## Description of the task
Collect all the lines that mention the word "Keep".

= = = =

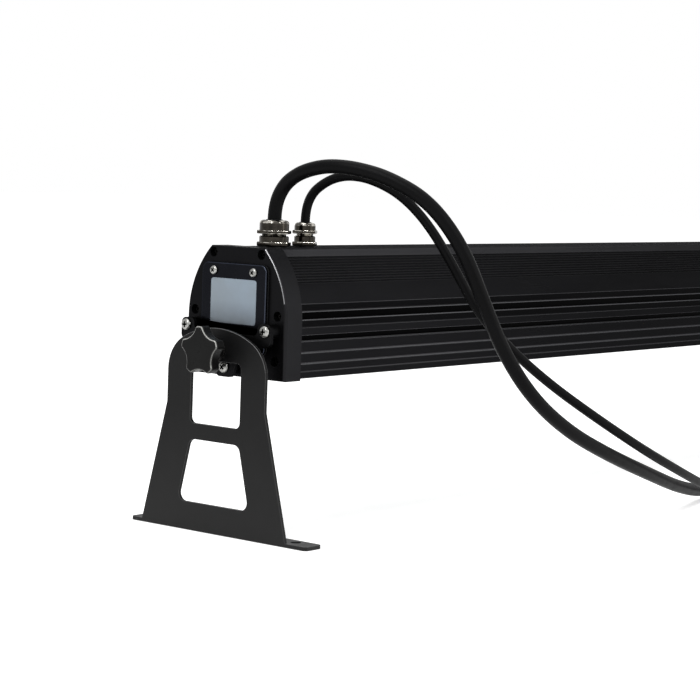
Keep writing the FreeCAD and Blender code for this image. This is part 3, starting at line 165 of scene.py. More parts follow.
def spreadTo(finish, value, low, high, lowTo, highTo):
    spread = finish.node_tree.nodes.new("ShaderNodeMapRange")
    spread.inputs["From Min"].default_value = low
    spread.inputs["From Max"].default_value = high
    spread.inputs["To Min"].default_value = lowTo
    spread.inputs["To Max"].default_value = highTo
    finish.node_tree.links.new(value, spread.inputs["Value"])
    return spread.outputs["Result"]


colourSockets = {"share": 0, "first": 6, "second": 7, "mixed": 2}  # of a mix node


def tintBy(finish, share, first, second):
    # goes from the first tint, a colour or an earlier tint, to the second as the share grows
    tree = finish.node_tree
    mix = tree.nodes.new("ShaderNodeMix")
    mix.data_type = "RGBA"
    under = mix.inputs[colourSockets["first"]]
    if isinstance(first, tuple):
        under.default_value = (*first, 1)
    else:
        tree.links.new(first, under)
    mix.inputs[colourSockets["second"]].default_value = (*second, 1)
    tree.links.new(share, mix.inputs[colourSockets["share"]])
    mixed = mix.outputs[colourSockets["mixed"]]
    tree.links.new(mixed, tree.nodes["Principled BSDF"].inputs["Base Color"])
    return mixed


def roughenBy(finish, value):
    tree = finish.node_tree
    tree.links.new(value, tree.nodes["Principled BSDF"].inputs["Roughness"])


def raiseBy(finish, value, high, strength, under=None):
    tree = finish.node_tree
    bump = tree.nodes.new("ShaderNodeBump")
    bump.inputs["Distance"].default_value = high
    bump.inputs["Strength"].default_value = strength
    tree.links.new(value, bump.inputs["Height"])
    if under is not None:
        tree.links.new(under.outputs["Normal"], bump.inputs["Normal"])
    tree.links.new(bump.outputs["Normal"], tree.nodes["Principled BSDF"].inputs["Normal"])
    return bump


def addMark(finish, name):
    # a number that pieces carry on their faces, 0 where they carry none
    mark = finish.node_tree.nodes.new("ShaderNodeAttribute")
    mark.attribute_name = name
    return mark.outputs["Fac"]


def addMath(finish, kind, first, second):
    tree = finish.node_tree
    step = tree.nodes.new("ShaderNodeMath")
    step.operation = kind
    for number, value in enumerate((first, second)):
        if isinstance(value, (int, float)):
            step.inputs[number].default_value = value
        else:
            tree.links.new(value, step.inputs[number])
    return step.outputs[0]


def heightIn(finish):
    # how high a point of the piece lies, in metres
    tree = finish.node_tree
    place = tree.nodes.new("ShaderNodeTexCoord")
    split = tree.nodes.new("ShaderNodeSeparateXYZ")
    tree.links.new(place.outputs["Object"], split.inputs[0])
    return split.outputs["Z"]


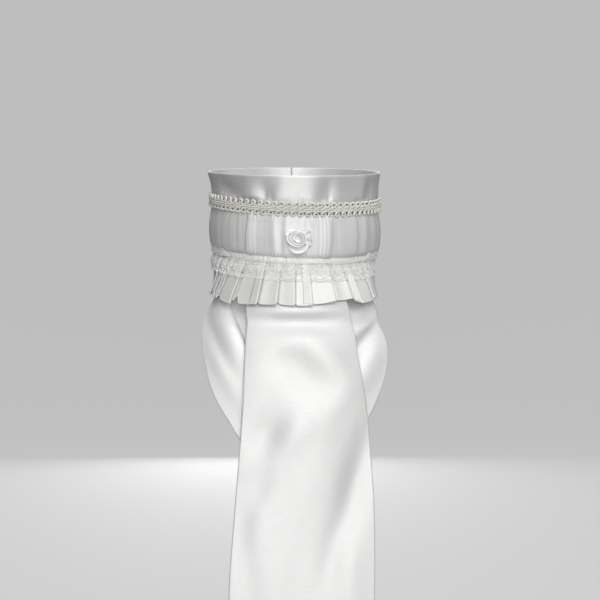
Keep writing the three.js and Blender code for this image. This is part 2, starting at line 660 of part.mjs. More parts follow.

= = = =

## Answer for this exercise
Keep writing the FreeCAD and Blender code for this image. This is part 3, starting at line 165 of scene.py. More parts follow.
Keep writing the three.js and Blender code for this image. This is part 2, starting at line 660 of part.mjs. More parts follow.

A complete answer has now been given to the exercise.